While no one denies that the case qualifies as criminal, many were stunned when federal authorities decided to prosecute Bond. Typically, cases like this would be handled by state authorities. Instead, the federal chemical weapons law, based on an international treaty, was used as the basis for prosecuting the woman as a potential terrorist.
Bond appealed her conviction saying that the federal law violated the powers given to Pennsylvania under the Constitution. Several justices during oral arguments appeared to agree, with two conservatives and one liberal justice openly mocking the Justice Department’s decision to prosecute Bond for the attempted poisoning. The justices were especially concerned by how broadly the chemical weapons law could be interpreted, potentially including a range of substances as benign as performance enhancing drugs.

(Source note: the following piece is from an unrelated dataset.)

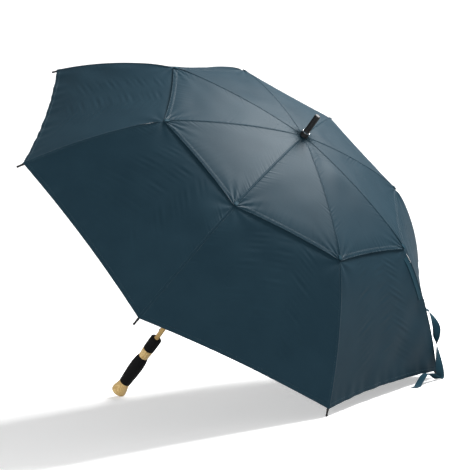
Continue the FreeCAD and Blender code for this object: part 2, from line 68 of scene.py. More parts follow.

The government argued that so long as the treaty used as a basis for the law was a valid treaty then the implementing law should be considered constitutional even if it ventures into areas that are usually handled by the states. Bond’s attorney, Paul Clement, said that the chemical weapons law, which governs criminal conduct, violates the basic notion of a federalist system that denies Congress a general police power.
We’ll have to wait another few months before a decision is reached in Bond’s case, something that will be watched closely by the criminal defense community. If the justices decide to affirm Bond’s conviction, then, as the Third Circuit Court of Appeals noted in its opinion on the case, it is possible that every kitchen cupboard and cleaning cabinet in American might be turned into a potential chemical weapons cache.